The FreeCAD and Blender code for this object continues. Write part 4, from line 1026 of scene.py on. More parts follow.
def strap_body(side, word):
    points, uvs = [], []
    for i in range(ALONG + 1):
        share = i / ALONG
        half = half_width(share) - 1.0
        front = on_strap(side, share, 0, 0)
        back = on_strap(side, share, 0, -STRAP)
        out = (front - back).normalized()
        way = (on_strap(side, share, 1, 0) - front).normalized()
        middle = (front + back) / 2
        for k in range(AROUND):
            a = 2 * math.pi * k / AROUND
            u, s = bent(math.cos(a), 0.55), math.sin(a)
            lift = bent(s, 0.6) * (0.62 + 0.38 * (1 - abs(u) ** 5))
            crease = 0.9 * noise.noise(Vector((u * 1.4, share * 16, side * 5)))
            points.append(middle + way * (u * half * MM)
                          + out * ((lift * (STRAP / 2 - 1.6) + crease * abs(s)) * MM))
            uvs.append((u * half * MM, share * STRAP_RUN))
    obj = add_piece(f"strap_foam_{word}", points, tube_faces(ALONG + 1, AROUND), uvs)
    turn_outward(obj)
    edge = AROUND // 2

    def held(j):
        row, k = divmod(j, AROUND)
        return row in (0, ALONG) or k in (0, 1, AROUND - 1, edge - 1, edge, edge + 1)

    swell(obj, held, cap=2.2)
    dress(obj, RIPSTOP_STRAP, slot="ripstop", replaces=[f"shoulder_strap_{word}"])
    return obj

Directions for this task
Copy out the material above in its entirety. Every detail must match.

Exercise response
The FreeCAD and Blender code for this object continues. Write part 4, from line 1026 of scene.py on. More parts follow.
def strap_body(side, word):
    points, uvs = [], []
    for i in range(ALONG + 1):
        share = i / ALONG
        half = half_width(share) - 1.0
        front = on_strap(side, share, 0, 0)
        back = on_strap(side, share, 0, -STRAP)
        out = (front - back).normalized()
        way = (on_strap(side, share, 1, 0) - front).normalized()
        middle = (front + back) / 2
        for k in range(AROUND):
            a = 2 * math.pi * k / AROUND
            u, s = bent(math.cos(a), 0.55), math.sin(a)
            lift = bent(s, 0.6) * (0.62 + 0.38 * (1 - abs(u) ** 5))
            crease = 0.9 * noise.noise(Vector((u * 1.4, share * 16, side * 5)))
            points.append(middle + way * (u * half * MM)
                          + out * ((lift * (STRAP / 2 - 1.6) + crease * abs(s)) * MM))
            uvs.append((u * half * MM, share * STRAP_RUN))
    obj = add_piece(f"strap_foam_{word}", points, tube_faces(ALONG + 1, AROUND), uvs)
    turn_outward(obj)
    edge = AROUND // 2

    def held(j):
        row, k = divmod(j, AROUND)
        return row in (0, ALONG) or k in (0, 1, AROUND - 1, edge - 1, edge, edge + 1)

    swell(obj, held, cap=2.2)
    dress(obj, RIPSTOP_STRAP, slot="ripstop", replaces=[f"shoulder_strap_{word}"])
    return obj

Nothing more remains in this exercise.